Looking for the slave ship Peter Mowell
- On 23/12/2012
- In Underwater Archeology
- 0 comments
By Christine Davis - Palm Beach Daily News
When the American-owned slave ship named the Peter Mowell ran ashore and ripped apart on July 25, 1860, the 129-ton, 88-foot schooner left behind its fragments in the silent gullies and craggy rocks at Lynyard Cay in the Abacos.
Of the 400 people aboard, 387 — many quite young — clambered safely ashore. And thanks to fate, the 96 men, 37 women, and 256 children were not to be sold as slaves.
Saved by early salvager Ridley Pinder and other wreckers from Cherokee Sound, they were some of the last of the 37,000 African-born immigrants rescued in the Bahamas. Their descendants most likely make their homes there today.
But what was left of the ship intrigued archaeologist Michael Pateman of the Nassau-based Antiquities, Monuments & Museums Corp. of the Bahamas and archaeologist Corey Malcom from the Key West-based Mel Fisher Maritime Heritage Society.

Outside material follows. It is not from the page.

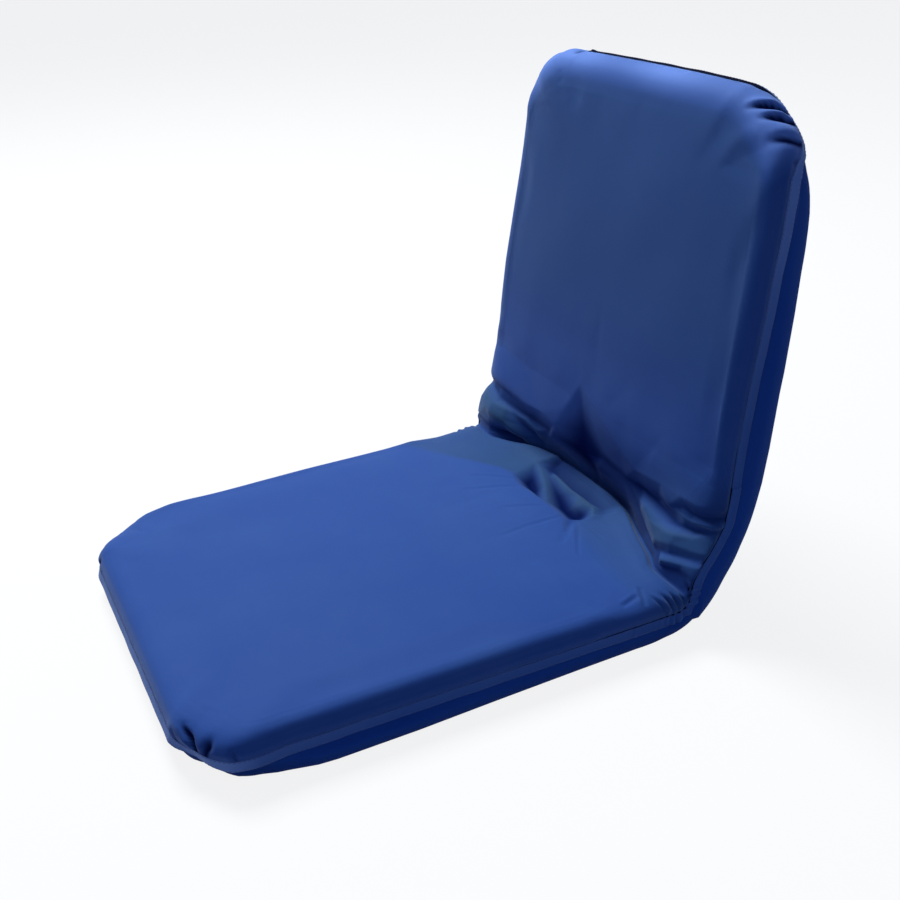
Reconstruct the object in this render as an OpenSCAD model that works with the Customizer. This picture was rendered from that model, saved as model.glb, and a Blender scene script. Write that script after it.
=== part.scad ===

They also wondered what happened to its human cargo, crew and wreckers ? Where are their descendants, and what stories do they have to tell ?
On the 152nd anniversary of the wreck, Pateman and Malcom partnered with William Mathers of Lake Worth-based Atlantic Sea Resources and set out to see for themselves.
Using coordinates recorded in a letter from the Bahamian governor of the time, Charles Bayley, they returned to the site and spotted piles of ballast stones scattered along the shoreline, as well as encrusted copper nails and spikes that over time had become concretized together.
The rest of the Peter Mowell was gone. Reusable objects and materials had been salvaged by Pinder and the other wreckers, but the ship had broken apart and washed away.